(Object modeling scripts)
━━━━━━━━━━━━━━━━

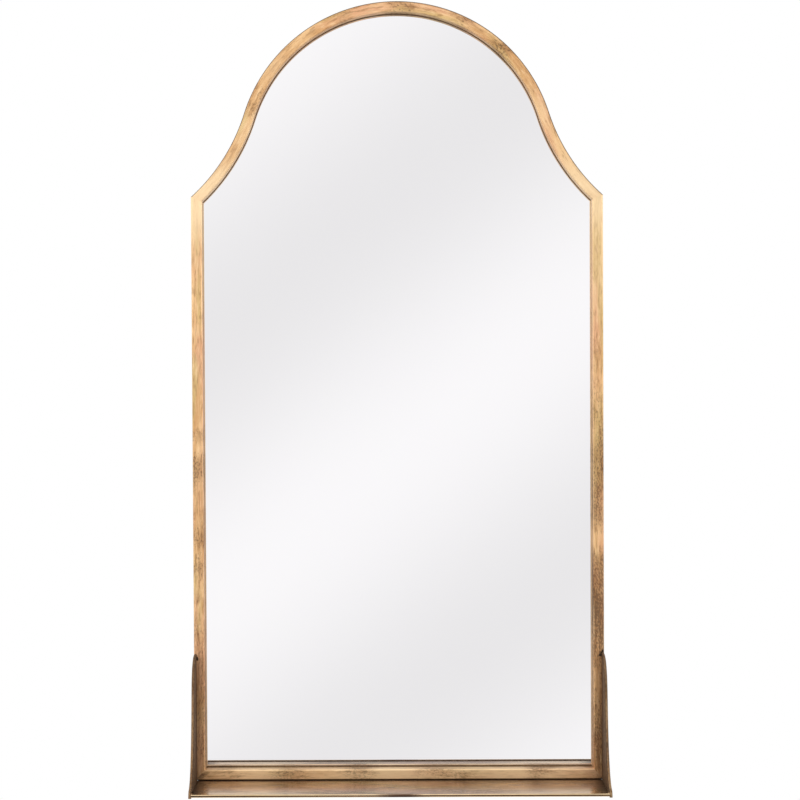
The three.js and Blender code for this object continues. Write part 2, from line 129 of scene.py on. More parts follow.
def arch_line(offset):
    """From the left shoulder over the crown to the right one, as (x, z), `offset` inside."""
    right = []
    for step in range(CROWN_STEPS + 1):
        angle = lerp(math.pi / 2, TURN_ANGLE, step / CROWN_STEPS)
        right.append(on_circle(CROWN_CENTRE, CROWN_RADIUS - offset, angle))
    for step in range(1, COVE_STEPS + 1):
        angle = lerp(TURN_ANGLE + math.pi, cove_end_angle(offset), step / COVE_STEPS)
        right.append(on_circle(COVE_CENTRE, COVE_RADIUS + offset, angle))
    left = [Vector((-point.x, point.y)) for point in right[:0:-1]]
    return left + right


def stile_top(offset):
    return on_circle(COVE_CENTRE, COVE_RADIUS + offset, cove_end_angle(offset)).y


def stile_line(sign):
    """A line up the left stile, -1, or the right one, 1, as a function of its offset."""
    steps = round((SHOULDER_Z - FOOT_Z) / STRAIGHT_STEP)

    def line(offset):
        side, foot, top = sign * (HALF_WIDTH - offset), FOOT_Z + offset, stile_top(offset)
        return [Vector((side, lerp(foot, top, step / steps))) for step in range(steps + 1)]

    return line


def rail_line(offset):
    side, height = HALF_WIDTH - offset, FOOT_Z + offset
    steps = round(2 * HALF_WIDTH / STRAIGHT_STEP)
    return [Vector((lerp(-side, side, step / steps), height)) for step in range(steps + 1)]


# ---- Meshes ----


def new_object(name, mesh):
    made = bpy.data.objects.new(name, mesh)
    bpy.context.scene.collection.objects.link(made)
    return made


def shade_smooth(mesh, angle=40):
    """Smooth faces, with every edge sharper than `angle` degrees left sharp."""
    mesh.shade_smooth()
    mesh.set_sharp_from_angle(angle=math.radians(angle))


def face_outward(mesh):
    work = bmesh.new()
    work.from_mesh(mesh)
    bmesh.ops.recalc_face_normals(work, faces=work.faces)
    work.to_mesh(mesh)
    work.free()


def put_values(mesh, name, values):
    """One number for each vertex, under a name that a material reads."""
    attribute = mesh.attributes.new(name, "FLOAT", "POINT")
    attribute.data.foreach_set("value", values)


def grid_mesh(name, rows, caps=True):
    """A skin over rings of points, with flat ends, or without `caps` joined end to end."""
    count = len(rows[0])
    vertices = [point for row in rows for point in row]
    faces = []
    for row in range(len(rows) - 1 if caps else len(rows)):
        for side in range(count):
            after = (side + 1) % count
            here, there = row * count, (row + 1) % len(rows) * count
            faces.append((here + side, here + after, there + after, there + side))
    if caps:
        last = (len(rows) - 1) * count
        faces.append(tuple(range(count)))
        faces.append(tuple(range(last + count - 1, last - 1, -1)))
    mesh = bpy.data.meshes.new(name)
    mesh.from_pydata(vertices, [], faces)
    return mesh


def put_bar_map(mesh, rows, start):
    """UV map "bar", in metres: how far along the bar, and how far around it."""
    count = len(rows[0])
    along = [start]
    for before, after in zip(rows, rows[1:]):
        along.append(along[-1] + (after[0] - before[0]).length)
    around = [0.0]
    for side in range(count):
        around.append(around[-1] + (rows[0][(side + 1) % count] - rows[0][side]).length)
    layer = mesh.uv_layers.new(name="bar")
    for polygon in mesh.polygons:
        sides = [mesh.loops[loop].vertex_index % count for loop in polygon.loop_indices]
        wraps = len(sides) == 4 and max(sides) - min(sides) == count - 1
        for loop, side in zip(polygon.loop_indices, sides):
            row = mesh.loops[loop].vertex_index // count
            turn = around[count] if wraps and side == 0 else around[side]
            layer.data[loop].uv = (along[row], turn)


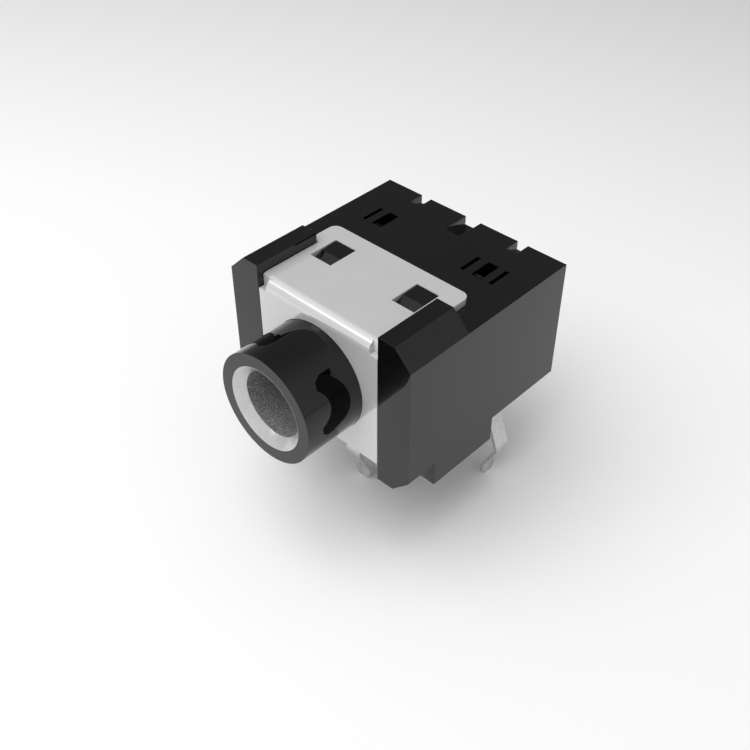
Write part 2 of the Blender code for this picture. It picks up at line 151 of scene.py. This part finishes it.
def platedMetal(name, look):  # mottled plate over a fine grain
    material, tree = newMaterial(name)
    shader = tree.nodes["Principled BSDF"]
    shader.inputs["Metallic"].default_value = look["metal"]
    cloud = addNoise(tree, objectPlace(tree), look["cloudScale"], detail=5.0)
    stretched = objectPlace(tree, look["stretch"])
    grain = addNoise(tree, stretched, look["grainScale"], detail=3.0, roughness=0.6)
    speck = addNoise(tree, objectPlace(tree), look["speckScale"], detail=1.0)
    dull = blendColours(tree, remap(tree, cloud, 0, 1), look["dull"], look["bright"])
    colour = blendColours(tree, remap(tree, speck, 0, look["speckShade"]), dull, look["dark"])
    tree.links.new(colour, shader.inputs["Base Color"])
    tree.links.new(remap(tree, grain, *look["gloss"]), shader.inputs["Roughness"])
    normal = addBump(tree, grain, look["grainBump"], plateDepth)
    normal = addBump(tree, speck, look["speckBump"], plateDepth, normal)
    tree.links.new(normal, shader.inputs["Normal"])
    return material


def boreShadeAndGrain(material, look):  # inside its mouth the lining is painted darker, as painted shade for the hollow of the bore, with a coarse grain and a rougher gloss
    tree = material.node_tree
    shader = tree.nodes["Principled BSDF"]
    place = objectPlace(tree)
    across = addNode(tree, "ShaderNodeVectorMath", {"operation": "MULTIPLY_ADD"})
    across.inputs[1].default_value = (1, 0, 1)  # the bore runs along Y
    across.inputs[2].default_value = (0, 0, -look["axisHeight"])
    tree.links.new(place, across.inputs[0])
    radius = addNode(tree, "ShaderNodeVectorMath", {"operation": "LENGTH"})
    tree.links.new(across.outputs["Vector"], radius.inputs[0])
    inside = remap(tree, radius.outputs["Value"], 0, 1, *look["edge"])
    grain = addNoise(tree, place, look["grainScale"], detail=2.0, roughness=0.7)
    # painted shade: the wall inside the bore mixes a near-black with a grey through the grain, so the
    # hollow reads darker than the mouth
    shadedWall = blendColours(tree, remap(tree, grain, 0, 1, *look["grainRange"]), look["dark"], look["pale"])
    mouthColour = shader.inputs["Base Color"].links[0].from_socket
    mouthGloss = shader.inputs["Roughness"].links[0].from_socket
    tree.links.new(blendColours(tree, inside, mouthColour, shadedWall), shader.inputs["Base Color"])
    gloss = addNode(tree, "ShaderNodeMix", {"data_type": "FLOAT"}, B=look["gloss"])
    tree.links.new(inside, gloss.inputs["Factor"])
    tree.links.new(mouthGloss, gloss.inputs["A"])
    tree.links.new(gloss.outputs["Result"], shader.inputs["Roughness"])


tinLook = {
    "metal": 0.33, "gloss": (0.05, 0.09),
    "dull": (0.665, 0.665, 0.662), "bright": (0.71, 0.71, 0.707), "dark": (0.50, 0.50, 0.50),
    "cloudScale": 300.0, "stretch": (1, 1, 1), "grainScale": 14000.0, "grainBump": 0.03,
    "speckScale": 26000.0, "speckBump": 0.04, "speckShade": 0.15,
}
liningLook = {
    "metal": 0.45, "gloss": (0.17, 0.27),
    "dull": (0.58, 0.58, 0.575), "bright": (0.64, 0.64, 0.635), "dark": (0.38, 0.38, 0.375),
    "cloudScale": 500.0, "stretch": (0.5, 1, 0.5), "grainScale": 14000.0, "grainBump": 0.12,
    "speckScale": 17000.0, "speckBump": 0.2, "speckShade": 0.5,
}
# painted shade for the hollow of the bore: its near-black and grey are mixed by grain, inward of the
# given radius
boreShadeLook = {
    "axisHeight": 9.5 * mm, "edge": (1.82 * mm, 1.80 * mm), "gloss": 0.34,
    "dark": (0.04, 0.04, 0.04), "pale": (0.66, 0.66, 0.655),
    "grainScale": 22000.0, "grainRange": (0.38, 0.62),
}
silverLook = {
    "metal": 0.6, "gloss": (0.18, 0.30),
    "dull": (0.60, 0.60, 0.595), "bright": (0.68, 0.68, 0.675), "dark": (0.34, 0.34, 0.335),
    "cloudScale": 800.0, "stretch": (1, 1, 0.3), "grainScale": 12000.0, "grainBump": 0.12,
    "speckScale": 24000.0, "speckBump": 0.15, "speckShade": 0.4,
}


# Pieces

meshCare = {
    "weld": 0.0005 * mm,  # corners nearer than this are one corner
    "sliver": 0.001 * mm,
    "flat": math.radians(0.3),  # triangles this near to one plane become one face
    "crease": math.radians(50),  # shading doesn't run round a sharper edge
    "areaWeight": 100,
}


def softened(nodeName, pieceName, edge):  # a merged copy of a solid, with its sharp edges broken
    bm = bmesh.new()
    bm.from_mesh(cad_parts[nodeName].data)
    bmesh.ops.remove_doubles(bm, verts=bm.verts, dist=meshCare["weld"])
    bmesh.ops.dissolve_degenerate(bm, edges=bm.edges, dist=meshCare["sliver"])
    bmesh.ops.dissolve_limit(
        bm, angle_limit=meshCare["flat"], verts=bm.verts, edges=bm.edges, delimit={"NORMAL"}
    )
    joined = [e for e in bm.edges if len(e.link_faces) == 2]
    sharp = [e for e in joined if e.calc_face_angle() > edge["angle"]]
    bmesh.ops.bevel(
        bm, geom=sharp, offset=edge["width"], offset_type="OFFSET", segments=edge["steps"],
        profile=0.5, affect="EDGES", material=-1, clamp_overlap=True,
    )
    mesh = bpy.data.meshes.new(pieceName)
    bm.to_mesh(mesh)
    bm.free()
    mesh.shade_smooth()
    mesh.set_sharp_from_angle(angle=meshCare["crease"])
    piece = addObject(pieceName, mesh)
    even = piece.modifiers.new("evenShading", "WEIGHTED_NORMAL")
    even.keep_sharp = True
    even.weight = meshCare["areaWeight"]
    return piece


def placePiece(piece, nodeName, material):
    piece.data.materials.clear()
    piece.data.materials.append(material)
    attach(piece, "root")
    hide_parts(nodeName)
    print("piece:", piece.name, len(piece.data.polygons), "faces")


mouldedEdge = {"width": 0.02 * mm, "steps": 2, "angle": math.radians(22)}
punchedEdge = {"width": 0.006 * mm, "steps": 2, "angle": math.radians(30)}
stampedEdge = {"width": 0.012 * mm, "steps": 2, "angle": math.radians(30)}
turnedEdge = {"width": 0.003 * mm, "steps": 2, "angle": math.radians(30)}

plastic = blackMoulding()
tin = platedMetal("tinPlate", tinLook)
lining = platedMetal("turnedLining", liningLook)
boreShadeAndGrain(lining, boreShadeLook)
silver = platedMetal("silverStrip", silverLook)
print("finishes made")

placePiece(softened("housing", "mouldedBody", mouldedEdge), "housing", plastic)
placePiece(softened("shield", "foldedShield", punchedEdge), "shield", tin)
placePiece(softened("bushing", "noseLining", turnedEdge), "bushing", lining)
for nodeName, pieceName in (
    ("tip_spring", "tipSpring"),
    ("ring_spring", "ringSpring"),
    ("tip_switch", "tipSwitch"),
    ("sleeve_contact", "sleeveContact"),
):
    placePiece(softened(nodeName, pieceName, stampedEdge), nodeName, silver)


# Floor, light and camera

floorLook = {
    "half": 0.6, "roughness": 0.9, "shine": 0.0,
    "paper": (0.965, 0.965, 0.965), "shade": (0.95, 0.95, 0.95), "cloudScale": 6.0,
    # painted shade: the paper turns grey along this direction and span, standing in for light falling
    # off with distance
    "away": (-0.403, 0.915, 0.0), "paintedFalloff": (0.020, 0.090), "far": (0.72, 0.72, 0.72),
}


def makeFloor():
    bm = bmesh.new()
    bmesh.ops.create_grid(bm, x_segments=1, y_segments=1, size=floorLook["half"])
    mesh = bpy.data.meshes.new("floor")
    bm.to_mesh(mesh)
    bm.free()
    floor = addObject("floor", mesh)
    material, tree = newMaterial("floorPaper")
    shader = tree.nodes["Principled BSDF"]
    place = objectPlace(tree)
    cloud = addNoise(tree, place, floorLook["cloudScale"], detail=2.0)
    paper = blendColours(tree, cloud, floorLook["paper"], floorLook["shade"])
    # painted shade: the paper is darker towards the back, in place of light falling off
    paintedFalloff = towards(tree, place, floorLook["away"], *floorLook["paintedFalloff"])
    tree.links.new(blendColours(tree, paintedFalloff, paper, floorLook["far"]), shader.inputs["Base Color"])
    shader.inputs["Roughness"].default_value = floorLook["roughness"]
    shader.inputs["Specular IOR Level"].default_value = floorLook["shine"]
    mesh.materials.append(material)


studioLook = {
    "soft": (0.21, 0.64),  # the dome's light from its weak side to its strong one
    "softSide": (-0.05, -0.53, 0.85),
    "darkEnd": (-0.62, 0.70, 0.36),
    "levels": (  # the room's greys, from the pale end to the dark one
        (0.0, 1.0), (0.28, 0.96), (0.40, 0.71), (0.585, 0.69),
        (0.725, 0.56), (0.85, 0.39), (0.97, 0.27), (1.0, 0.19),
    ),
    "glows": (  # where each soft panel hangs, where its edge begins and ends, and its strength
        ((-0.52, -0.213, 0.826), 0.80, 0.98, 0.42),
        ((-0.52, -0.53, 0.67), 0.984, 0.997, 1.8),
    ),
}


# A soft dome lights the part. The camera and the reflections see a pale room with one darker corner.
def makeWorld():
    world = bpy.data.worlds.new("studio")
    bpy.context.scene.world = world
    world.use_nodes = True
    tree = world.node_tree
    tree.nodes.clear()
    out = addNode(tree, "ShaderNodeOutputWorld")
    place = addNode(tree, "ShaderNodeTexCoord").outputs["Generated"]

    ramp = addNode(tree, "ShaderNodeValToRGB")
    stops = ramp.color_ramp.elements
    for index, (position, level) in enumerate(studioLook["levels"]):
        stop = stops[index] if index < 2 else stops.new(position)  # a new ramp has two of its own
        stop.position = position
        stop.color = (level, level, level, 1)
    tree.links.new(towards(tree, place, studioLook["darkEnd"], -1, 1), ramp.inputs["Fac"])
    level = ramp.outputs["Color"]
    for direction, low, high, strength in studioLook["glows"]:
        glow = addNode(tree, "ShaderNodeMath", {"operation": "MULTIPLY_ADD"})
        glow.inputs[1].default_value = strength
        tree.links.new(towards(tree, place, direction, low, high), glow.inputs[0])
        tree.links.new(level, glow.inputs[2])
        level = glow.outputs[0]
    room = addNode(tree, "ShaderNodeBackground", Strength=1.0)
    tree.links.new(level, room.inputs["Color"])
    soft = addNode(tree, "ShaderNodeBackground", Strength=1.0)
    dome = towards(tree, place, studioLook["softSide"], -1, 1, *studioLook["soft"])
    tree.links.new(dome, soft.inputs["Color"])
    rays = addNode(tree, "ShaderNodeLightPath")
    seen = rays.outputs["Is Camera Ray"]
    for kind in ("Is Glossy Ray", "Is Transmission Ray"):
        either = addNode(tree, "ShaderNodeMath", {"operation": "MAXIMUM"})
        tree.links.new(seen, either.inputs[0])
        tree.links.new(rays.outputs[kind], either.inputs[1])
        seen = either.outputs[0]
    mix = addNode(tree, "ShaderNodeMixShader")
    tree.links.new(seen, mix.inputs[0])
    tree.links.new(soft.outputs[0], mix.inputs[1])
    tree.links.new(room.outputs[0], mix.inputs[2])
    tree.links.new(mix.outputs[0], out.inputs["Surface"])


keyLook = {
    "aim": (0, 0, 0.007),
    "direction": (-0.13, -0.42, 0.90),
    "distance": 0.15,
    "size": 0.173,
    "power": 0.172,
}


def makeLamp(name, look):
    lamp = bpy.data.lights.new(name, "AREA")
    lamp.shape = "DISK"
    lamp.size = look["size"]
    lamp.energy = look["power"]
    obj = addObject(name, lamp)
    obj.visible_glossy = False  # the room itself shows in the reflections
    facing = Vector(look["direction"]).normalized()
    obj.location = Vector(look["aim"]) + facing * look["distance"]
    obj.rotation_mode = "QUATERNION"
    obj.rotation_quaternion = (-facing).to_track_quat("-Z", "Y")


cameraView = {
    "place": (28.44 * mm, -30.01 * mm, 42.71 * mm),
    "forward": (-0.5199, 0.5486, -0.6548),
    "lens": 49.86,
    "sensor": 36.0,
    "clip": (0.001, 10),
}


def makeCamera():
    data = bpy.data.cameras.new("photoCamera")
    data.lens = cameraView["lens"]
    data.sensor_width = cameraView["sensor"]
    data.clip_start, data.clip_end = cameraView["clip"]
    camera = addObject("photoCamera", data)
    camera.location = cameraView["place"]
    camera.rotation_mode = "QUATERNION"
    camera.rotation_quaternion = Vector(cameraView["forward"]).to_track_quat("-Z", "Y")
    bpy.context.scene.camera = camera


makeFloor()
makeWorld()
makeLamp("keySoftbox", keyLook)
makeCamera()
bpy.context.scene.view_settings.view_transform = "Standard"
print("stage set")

━━━━━━━━━━━━━━━━

(Written instruction) The first line of the records and every line down to the line with "mesh.set_sharp_from_angle(angle=math.radians(angle))" must be quoted exactly; leave out all else.

(Output below)
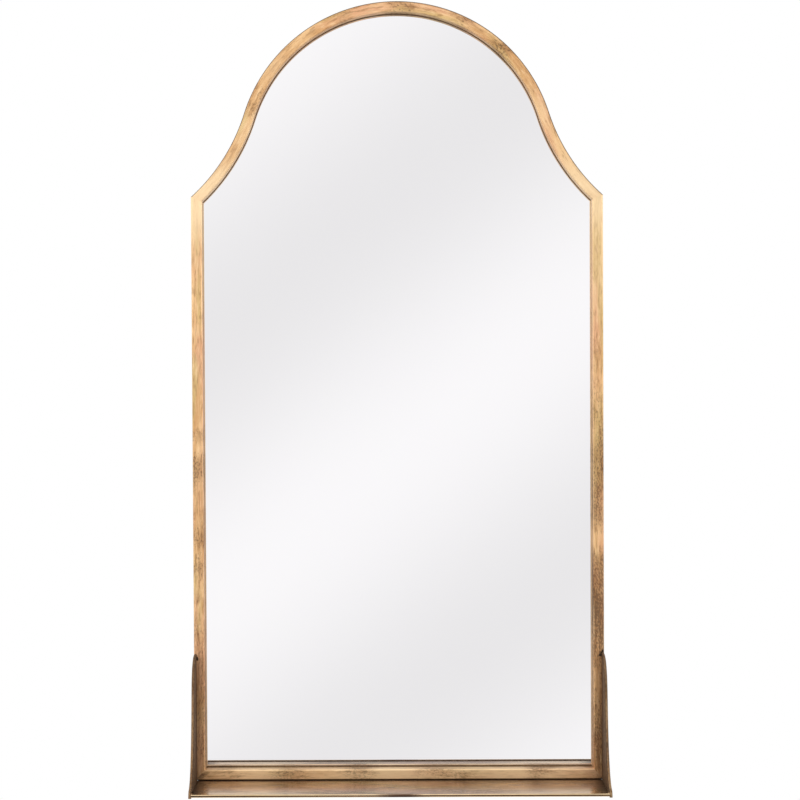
The three.js and Blender code for this object continues. Write part 2, from line 129 of scene.py on. More parts follow.
def arch_line(offset):
    """From the left shoulder over the crown to the right one, as (x, z), `offset` inside."""
    right = []
    for step in range(CROWN_STEPS + 1):
        angle = lerp(math.pi / 2, TURN_ANGLE, step / CROWN_STEPS)
        right.append(on_circle(CROWN_CENTRE, CROWN_RADIUS - offset, angle))
    for step in range(1, COVE_STEPS + 1):
        angle = lerp(TURN_ANGLE + math.pi, cove_end_angle(offset), step / COVE_STEPS)
        right.append(on_circle(COVE_CENTRE, COVE_RADIUS + offset, angle))
    left = [Vector((-point.x, point.y)) for point in right[:0:-1]]
    return left + right


def stile_top(offset):
    return on_circle(COVE_CENTRE, COVE_RADIUS + offset, cove_end_angle(offset)).y


def stile_line(sign):
    """A line up the left stile, -1, or the right one, 1, as a function of its offset."""
    steps = round((SHOULDER_Z - FOOT_Z) / STRAIGHT_STEP)

    def line(offset):
        side, foot, top = sign * (HALF_WIDTH - offset), FOOT_Z + offset, stile_top(offset)
        return [Vector((side, lerp(foot, top, step / steps))) for step in range(steps + 1)]

    return line


def rail_line(offset):
    side, height = HALF_WIDTH - offset, FOOT_Z + offset
    steps = round(2 * HALF_WIDTH / STRAIGHT_STEP)
    return [Vector((lerp(-side, side, step / steps), height)) for step in range(steps + 1)]


# ---- Meshes ----


def new_object(name, mesh):
    made = bpy.data.objects.new(name, mesh)
    bpy.context.scene.collection.objects.link(made)
    return made


def shade_smooth(mesh, angle=40):
    """Smooth faces, with every edge sharper than `angle` degrees left sharp."""
    mesh.shade_smooth()
    mesh.set_sharp_from_angle(angle=math.radians(angle))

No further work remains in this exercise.